COLOMBO, Sri Lanka (AP) _ Immediately after the explosion at Colombo's main bus station Tuesday, there was the expected chaos.

Ambulances, private cars and even buses were pressed into service to move the dead and wounded to hospitals.

Among the victims of the attack, blamed on Tamil militants, were people trapped in passenger buses and burned to death. Others survived with bruises and broken limbs from the panic stampede the blast set off.

The scene was made more grisly by rainfall, which mixed mud with the blood on the crowded streets of Sri Lanka's capital.

Members of the army and navy moved in immediately to try to control the situation. There was shouting and anger but no shooting, for the crowd was more tense than the military.

Soldiers quickly cordoned off the area to help rescue efforts, hampered by the rain and the glass shards from broken windows.

Tamil militants have been fighting a nearly four-year war with the Sinhalese-dominated government to demand that their minority people be granted a separate homeland in Sri Lanka's north and east, where most Tamils live.

Tamils, who are mostly Hindus, make up 18 percent of the country's 16 million population. Sinhalese Buddhists are nearly 75 percent and control the government and military. The rest are Moslems and descendants of European colonial settlers.

The explosion Tuesday, which killed up to 150 people and injured 200 others, followed two massacres blamed on Tamil militants in the last four days. Both occurred in the troubled eastern Trincomalee District.

As word of the bombing spread, people gathered in small knots on downtown streets to discuss the latest turn in the ethnic civil war that has enveloped their tiny island nation.

But anger did not seem to be so much aimed at the Tamils as at the government.

One Sinhalese man, who would give only his first name, Mohinda, was asked about the situation and replied: ''The bastards.''

But as he explained his views, it became clear he was referring to politicians and not to Tamils.

''Tamils and Sinhalese marry, they live together,'' He said. ''This is not a living problem. It is politics.''

Mohinda said it was not only the government but also Tamil politicians who caused the problem on the island. ''If the law treated everyone the same, there would be no problem,'' he said.

The Tamils complain of discrimination against their Tamil language and in education and jobs.

Mohinda may not be typical.

There were reports that some Sinhalese youths were roaming the streets of Colombo on Tuesday night, stopping cars and asking whether occupants were Sinhalese or Tamil.

At least three shops owned by Tamils in the capital were stoned by mobs of Sinhalese, but they were dispersed by police.

The government stepped in quickly to impose a curfew starting at 8 p.m. and extending to 5 a.m.

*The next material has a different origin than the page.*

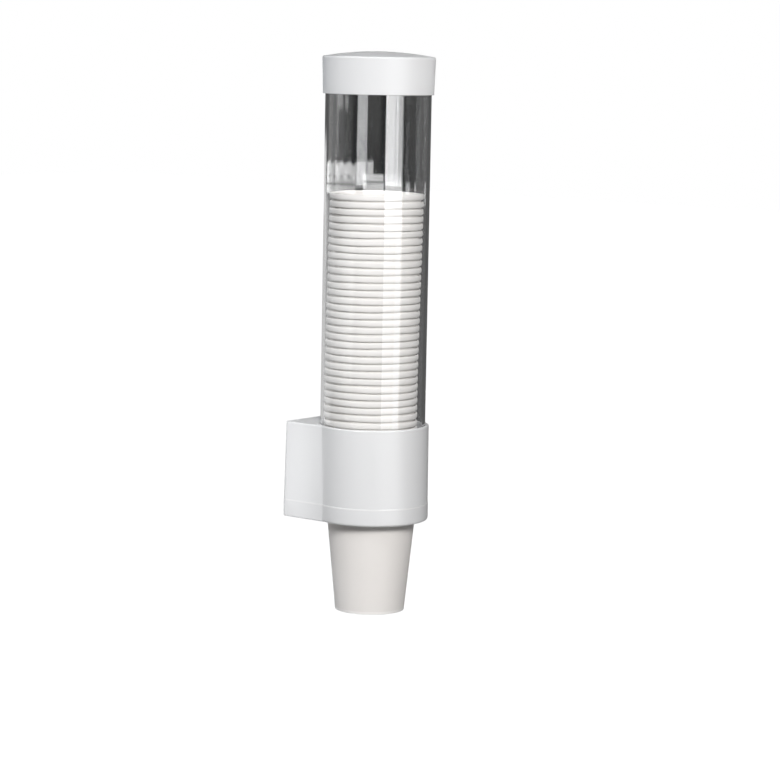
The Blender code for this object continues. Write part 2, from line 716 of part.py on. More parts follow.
def main():
    clear_scene()
    parts = new_collection("cup_dispenser")
    cutters = new_collection("cutters")
    white = new_material("white_plastic", WHITE, 0.35)
    clear = new_material("clear_acrylic", CLEAR, 0.05)
    paper = new_material("cup_paper", PAPER, 0.75)
    soft = new_material("soft_grey_rubber", SOFT_GREY, 0.7)
    steel = new_material("screw_steel", STEEL, 0.35, 1.0)
    foam = new_material("adhesive_foam", FOAM, 0.9)

    finish(make_housing(parts, cutters), white)
    finish(make_cover(parts, cutters), white)
    finish(make_wall_plate(parts, cutters), white)
    finish(make_pad("foam_pad_upper", 1, parts), foam)
    finish(make_pad("foam_pad_lower", -1, parts), foam)
    finish(make_lid(parts), white)
    finish(make_tube(parts), clear)
    finish(make_cup("lowest_cup", cup_bottom(0), CUP_STEPS, parts), paper)
    finish(make_cup("next_cup", cup_bottom(1), CUP_STEPS, parts), paper)
    finish(make_cup_stack(2, CUP_COUNT - 2, parts), paper)
    finish(make_cup("top_cup", cup_bottom(CUP_COUNT - 1), STACK_STEPS, parts), paper)
    finish(make_finger_ring(parts), soft)
    for number in range(1, FINGER_COUNT + 1):
        finish(make_finger(number, parts), soft)
    for number, (x, y) in enumerate(screw_positions(), 1):
        finish(make_screw(number, x, y, parts), steel)
    hide_cutters(cutters)


main()
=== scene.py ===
import math

import bpy
import numpy as np
from mathutils import Matrix, Vector


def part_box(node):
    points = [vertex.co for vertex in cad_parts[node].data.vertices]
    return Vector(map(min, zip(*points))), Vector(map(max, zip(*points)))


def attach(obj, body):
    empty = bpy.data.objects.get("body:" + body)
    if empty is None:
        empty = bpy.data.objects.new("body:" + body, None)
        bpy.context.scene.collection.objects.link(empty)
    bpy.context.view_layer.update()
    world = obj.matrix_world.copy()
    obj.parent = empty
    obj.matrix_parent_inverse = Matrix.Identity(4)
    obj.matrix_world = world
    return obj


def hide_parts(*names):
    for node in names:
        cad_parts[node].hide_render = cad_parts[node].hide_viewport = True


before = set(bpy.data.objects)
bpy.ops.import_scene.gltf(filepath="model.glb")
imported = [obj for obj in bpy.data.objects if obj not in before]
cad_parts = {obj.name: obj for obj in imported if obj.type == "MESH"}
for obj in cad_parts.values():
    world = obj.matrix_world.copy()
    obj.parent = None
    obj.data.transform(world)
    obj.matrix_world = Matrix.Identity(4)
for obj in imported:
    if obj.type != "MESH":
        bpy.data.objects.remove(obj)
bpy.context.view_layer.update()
print("frame loaded")

axisY = -0.0575  # the tube's axis stands this far off the wall, which is the plane y = 0
underside = -0.038  # lower face of the bottom cover


# Shader tools

class Signal:
    # a number that varies over a surface; arithmetic on it adds Math nodes
    def __init__(self, finish, socket):
        self.finish = finish
        self.socket = socket

    def maths(self, operation, *terms):
        node = self.finish.node("ShaderNodeMath", {"operation": operation}, dict(enumerate(terms)))
        return Signal(self.finish, node.outputs[0])

    def __add__(self, other):
        return self.maths("ADD", self, other)

    def __sub__(self, other):
        return self.maths("SUBTRACT", self, other)

    def __rsub__(self, other):
        return self.maths("SUBTRACT", other, self)

    def __mul__(self, other):
        return self.maths("MULTIPLY", self, other)

    __radd__ = __add__
    __rmul__ = __mul__

    def larger(self, other):
        return self.maths("MAXIMUM", self, other)

    def step(self, low, high):
        # 0 below low, 1 above high, smooth between them
        node = self.finish.node("ShaderNodeMapRange", {"interpolation_type": "SMOOTHSTEP"},
                                {"Value": self, "From Min": low, "From Max": high})
        return Signal(self.finish, node.outputs["Result"])

    def window(self, low, high, soft):
        # 1 between low and high, 0 outside, with soft borders
        return self.step(low - soft, low + soft) * (1 - self.step(high - soft, high + soft))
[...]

Wednesday. It ordered all banks, businesses and government offices to close Wednesday.

The government said people would be allowed on the streets for four hours starting at 5 a.m. to shop for necessities, but the curfew then would be reimposed.

While the Tamil conflict has largely enveloped the north and east of the country, Colombo has not been untouched.

In July of 1983, with the first major attack by Tamil separatists on the army, rioting erupted in Colombo and surrounding areas. Official figures put the death toll from those riots at 400, most of them Tamils. But it is believed that the figure may be as high as 2,000.

Many Sri Lankans, even Sinhalese, charge that the government and military encouraged the anti-Tamil violence.

The curfew imposed in Colombo on Tuesday night appeared to be more stringent than any in the past. There was virtually no one on the streets but soldiers and police.

From doorways, people peeked hesitantly out to see what was happening. But few ventured out.